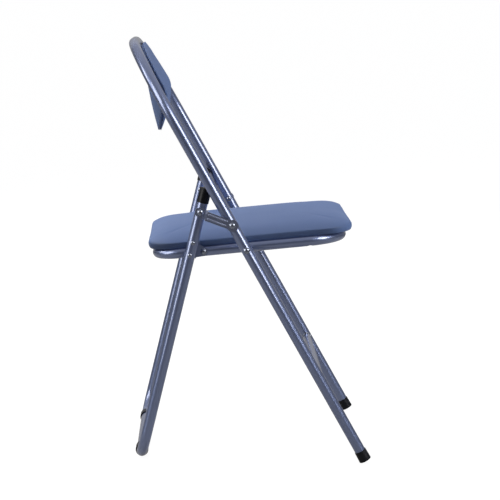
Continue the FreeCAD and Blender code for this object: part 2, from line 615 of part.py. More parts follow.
# ---- build and write every piece
def main():
    os.makedirs("parts", exist_ok=True)
    save("front_frame", front_frame())
    save("front_crossbar", crossbar(leg_outline()))
    save("rear_frame", rear_frame())
    save("seat_frame", seat_frame())
    bracket_rivet_points = [on_rear_leg(h) for h in BRACKET_RIVET_HEIGHTS]
    for name, side in SIDES:
        save("foot_cap_" + name, foot_cap(side))
        save("rear_top_cap_" + name, top_cap(side))
        save("floor_glide_" + name, floor_glide(side))
        save("link_" + name, link(side))
        save("link_front_washer_" + name, washer(link_front, side, front_leg_outer, RIVET_R))
        save("link_front_rivet_" + name,
             rivet(link_front, side, link_outer_plane + LINK_T + SIDE_GAP, front_leg_inner,
                   RIVET_R, RIVET_HEAD_R, RIVET_HEAD_H))
        save("link_rear_rivet_" + name,
             rivet(link_rear, side, link_inner_plane + LINK_T, link_inner_plane,
                   RIVET_R, RIVET_HEAD_R, RIVET_HEAD_H, tail=False))
        save("rear_leg_rivet_" + name,
             rivet(link_rear, -side, -rear_leg_inner, -rear_leg_outer,
                   RIVET_R, RIVET_HEAD_R * 0.85, RIVET_HEAD_H * 0.7, tail=False))
        save("seat_bracket_" + name, bracket(side))
        save("bracket_rivets_" + name,
             *[rivet(at, side, rear_leg_outer, bracket_inner,
                     SMALL_RIVET_R, SMALL_RIVET_HEAD_R, SMALL_RIVET_HEAD_H)
               for at in bracket_rivet_points])
        save("seat_rear_washer_" + name, washer(seat_rear_pivot, side, bracket_inner - WASHER_T, RIVET_R))
        save("seat_rear_rivet_" + name,
             rivet(seat_rear_pivot, side, rear_leg_inner, seat_tube_inner - SIDE_GAP,
                   RIVET_R, RIVET_HEAD_R, RIVET_HEAD_H))
        spacer = cross_rod(seat_pivot, SPACER_R, side * (seat_tube_outer + SIDE_GAP), side * front_leg_inner)
        save("seat_spacer_" + name, spacer.cut(cross_rod(seat_pivot, RIVET_R, 0, side * front_leg_outer)))
        save("seat_front_rivet_" + name,
             rivet(seat_pivot, side, front_leg_outer, seat_tube_inner - SIDE_GAP,
                   RIVET_R, RIVET_HEAD_R, RIVET_HEAD_H))
    board = seat_board()
    save("seat_board", put(board, seat_plane))
    save("seat_cushion", put(seat_cushion(board), seat_plane))
    save("seat_screws", *[seat_screw(x, side) for x in SEAT_SCREW_STATIONS for _, side in SIDES])
    back_board, back_pad = back_panel()
    save("back_board", back_board)
    save("back_pad", back_pad)
    rod = arch_rod()
    layer = panel_sheet(-TAB_T).extrude(V(TAB_T, 0, 0))
    save("back_tabs", *[put(back_tab(y, up, way, rod, layer), front_plane) for y, up, way in tab_places()])
    save("back_screws", *[back_screw(y, up) for y, up, _ in tab_places()])


main()
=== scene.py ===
import json
import math

import bpy
from mathutils import Matrix, Vector


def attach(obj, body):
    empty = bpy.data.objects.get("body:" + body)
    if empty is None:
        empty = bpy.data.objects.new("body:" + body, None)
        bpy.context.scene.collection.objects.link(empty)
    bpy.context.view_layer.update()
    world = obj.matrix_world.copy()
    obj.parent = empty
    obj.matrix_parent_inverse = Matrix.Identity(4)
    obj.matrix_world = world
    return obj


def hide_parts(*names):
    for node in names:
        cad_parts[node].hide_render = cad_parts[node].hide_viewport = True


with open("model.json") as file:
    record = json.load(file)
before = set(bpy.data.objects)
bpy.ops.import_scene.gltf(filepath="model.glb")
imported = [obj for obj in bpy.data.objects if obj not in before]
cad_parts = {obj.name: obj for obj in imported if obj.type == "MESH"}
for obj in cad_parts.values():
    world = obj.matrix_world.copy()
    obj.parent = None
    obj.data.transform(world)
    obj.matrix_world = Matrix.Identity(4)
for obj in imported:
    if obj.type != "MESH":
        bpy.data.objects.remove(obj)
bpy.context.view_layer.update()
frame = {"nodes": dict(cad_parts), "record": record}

# Folding chair: upholstery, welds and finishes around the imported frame.
# The scene is in metres. Shapes are worked out in millimetres in two local frames,
# the leaning front frame and the tilted seat, and are then put in their place.

nodes = frame["nodes"]
scene = bpy.context.scene
MM = 0.001

FRONT_LEAN = math.radians(28.9)
FRONT_FOOT = Vector((0.21485, 0, 0))
SEAT_TILT = math.radians(5.0)
SEAT_MIDDLE = Vector((-0.006514, 0, 0.4010))
FRONT = Matrix.Translation(FRONT_FOOT) @ Matrix.Rotation(-FRONT_LEAN, 4, "Y")
SEAT = Matrix.Translation(SEAT_MIDDLE) @ Matrix.Rotation(-SEAT_TILT, 4, "Y")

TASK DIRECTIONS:
Copy out the full listing exactly.

WRITTEN RESPONSE:
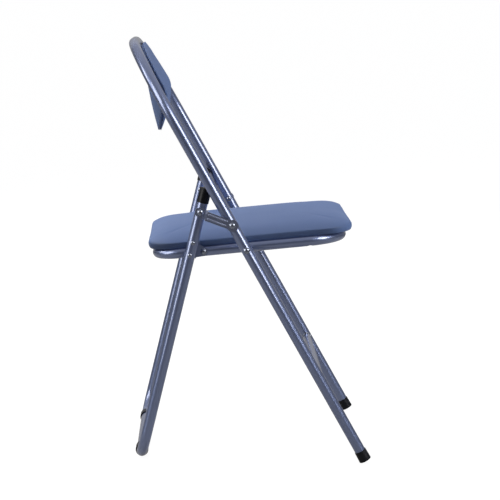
Continue the FreeCAD and Blender code for this object: part 2, from line 615 of part.py. More parts follow.
# ---- build and write every piece
def main():
    os.makedirs("parts", exist_ok=True)
    save("front_frame", front_frame())
    save("front_crossbar", crossbar(leg_outline()))
    save("rear_frame", rear_frame())
    save("seat_frame", seat_frame())
    bracket_rivet_points = [on_rear_leg(h) for h in BRACKET_RIVET_HEIGHTS]
    for name, side in SIDES:
        save("foot_cap_" + name, foot_cap(side))
        save("rear_top_cap_" + name, top_cap(side))
        save("floor_glide_" + name, floor_glide(side))
        save("link_" + name, link(side))
        save("link_front_washer_" + name, washer(link_front, side, front_leg_outer, RIVET_R))
        save("link_front_rivet_" + name,
             rivet(link_front, side, link_outer_plane + LINK_T + SIDE_GAP, front_leg_inner,
                   RIVET_R, RIVET_HEAD_R, RIVET_HEAD_H))
        save("link_rear_rivet_" + name,
             rivet(link_rear, side, link_inner_plane + LINK_T, link_inner_plane,
                   RIVET_R, RIVET_HEAD_R, RIVET_HEAD_H, tail=False))
        save("rear_leg_rivet_" + name,
             rivet(link_rear, -side, -rear_leg_inner, -rear_leg_outer,
                   RIVET_R, RIVET_HEAD_R * 0.85, RIVET_HEAD_H * 0.7, tail=False))
        save("seat_bracket_" + name, bracket(side))
        save("bracket_rivets_" + name,
             *[rivet(at, side, rear_leg_outer, bracket_inner,
                     SMALL_RIVET_R, SMALL_RIVET_HEAD_R, SMALL_RIVET_HEAD_H)
               for at in bracket_rivet_points])
        save("seat_rear_washer_" + name, washer(seat_rear_pivot, side, bracket_inner - WASHER_T, RIVET_R))
        save("seat_rear_rivet_" + name,
             rivet(seat_rear_pivot, side, rear_leg_inner, seat_tube_inner - SIDE_GAP,
                   RIVET_R, RIVET_HEAD_R, RIVET_HEAD_H))
        spacer = cross_rod(seat_pivot, SPACER_R, side * (seat_tube_outer + SIDE_GAP), side * front_leg_inner)
        save("seat_spacer_" + name, spacer.cut(cross_rod(seat_pivot, RIVET_R, 0, side * front_leg_outer)))
        save("seat_front_rivet_" + name,
             rivet(seat_pivot, side, front_leg_outer, seat_tube_inner - SIDE_GAP,
                   RIVET_R, RIVET_HEAD_R, RIVET_HEAD_H))
    board = seat_board()
    save("seat_board", put(board, seat_plane))
    save("seat_cushion", put(seat_cushion(board), seat_plane))
    save("seat_screws", *[seat_screw(x, side) for x in SEAT_SCREW_STATIONS for _, side in SIDES])
    back_board, back_pad = back_panel()
    save("back_board", back_board)
    save("back_pad", back_pad)
    rod = arch_rod()
    layer = panel_sheet(-TAB_T).extrude(V(TAB_T, 0, 0))
    save("back_tabs", *[put(back_tab(y, up, way, rod, layer), front_plane) for y, up, way in tab_places()])
    save("back_screws", *[back_screw(y, up) for y, up, _ in tab_places()])


main()
=== scene.py ===
import json
import math

import bpy
from mathutils import Matrix, Vector


def attach(obj, body):
    empty = bpy.data.objects.get("body:" + body)
    if empty is None:
        empty = bpy.data.objects.new("body:" + body, None)
        bpy.context.scene.collection.objects.link(empty)
    bpy.context.view_layer.update()
    world = obj.matrix_world.copy()
    obj.parent = empty
    obj.matrix_parent_inverse = Matrix.Identity(4)
    obj.matrix_world = world
    return obj


def hide_parts(*names):
    for node in names:
        cad_parts[node].hide_render = cad_parts[node].hide_viewport = True


with open("model.json") as file:
    record = json.load(file)
before = set(bpy.data.objects)
bpy.ops.import_scene.gltf(filepath="model.glb")
imported = [obj for obj in bpy.data.objects if obj not in before]
cad_parts = {obj.name: obj for obj in imported if obj.type == "MESH"}
for obj in cad_parts.values():
    world = obj.matrix_world.copy()
    obj.parent = None
    obj.data.transform(world)
    obj.matrix_world = Matrix.Identity(4)
for obj in imported:
    if obj.type != "MESH":
        bpy.data.objects.remove(obj)
bpy.context.view_layer.update()
frame = {"nodes": dict(cad_parts), "record": record}

# Folding chair: upholstery, welds and finishes around the imported frame.
# The scene is in metres. Shapes are worked out in millimetres in two local frames,
# the leaning front frame and the tilted seat, and are then put in their place.

nodes = frame["nodes"]
scene = bpy.context.scene
MM = 0.001

FRONT_LEAN = math.radians(28.9)
FRONT_FOOT = Vector((0.21485, 0, 0))
SEAT_TILT = math.radians(5.0)
SEAT_MIDDLE = Vector((-0.006514, 0, 0.4010))
FRONT = Matrix.Translation(FRONT_FOOT) @ Matrix.Rotation(-FRONT_LEAN, 4, "Y")
SEAT = Matrix.Translation(SEAT_MIDDLE) @ Matrix.Rotation(-SEAT_TILT, 4, "Y")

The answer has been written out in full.